■ **To be done**
Make an exact copy of the lines below.

■ **Supplied information**
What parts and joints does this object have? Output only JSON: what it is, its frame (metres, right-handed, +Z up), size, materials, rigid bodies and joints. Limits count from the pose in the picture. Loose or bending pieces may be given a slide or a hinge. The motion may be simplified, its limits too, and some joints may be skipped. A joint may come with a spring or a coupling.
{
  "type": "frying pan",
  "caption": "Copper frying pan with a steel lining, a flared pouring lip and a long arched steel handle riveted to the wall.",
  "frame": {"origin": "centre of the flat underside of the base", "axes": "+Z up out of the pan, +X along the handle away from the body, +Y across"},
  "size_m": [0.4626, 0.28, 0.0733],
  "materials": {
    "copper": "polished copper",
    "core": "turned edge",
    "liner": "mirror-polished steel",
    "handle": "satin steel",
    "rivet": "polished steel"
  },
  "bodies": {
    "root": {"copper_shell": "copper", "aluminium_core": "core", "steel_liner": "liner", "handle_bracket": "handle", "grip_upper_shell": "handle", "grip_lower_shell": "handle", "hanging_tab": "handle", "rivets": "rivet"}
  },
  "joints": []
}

■ **Reply**
What parts and joints does this object have? Output only JSON: what it is, its frame (metres, right-handed, +Z up), size, materials, rigid bodies and joints. Limits count from the pose in the picture. Loose or bending pieces may be given a slide or a hinge. The motion may be simplified, its limits too, and some joints may be skipped. A joint may come with a spring or a coupling.
{
  "type": "frying pan",
  "caption": "Copper frying pan with a steel lining, a flared pouring lip and a long arched steel handle riveted to the wall.",
  "frame": {"origin": "centre of the flat underside of the base", "axes": "+Z up out of the pan, +X along the handle away from the body, +Y across"},
  "size_m": [0.4626, 0.28, 0.0733],
  "materials": {
    "copper": "polished copper",
    "core": "turned edge",
    "liner": "mirror-polished steel",
    "handle": "satin steel",
    "rivet": "polished steel"
  },
  "bodies": {
    "root": {"copper_shell": "copper", "aluminium_core": "core", "steel_liner": "liner", "handle_bracket": "handle", "grip_upper_shell": "handle", "grip_lower_shell": "handle", "hanging_tab": "handle", "rivets": "rivet"}
  },
  "joints": []
}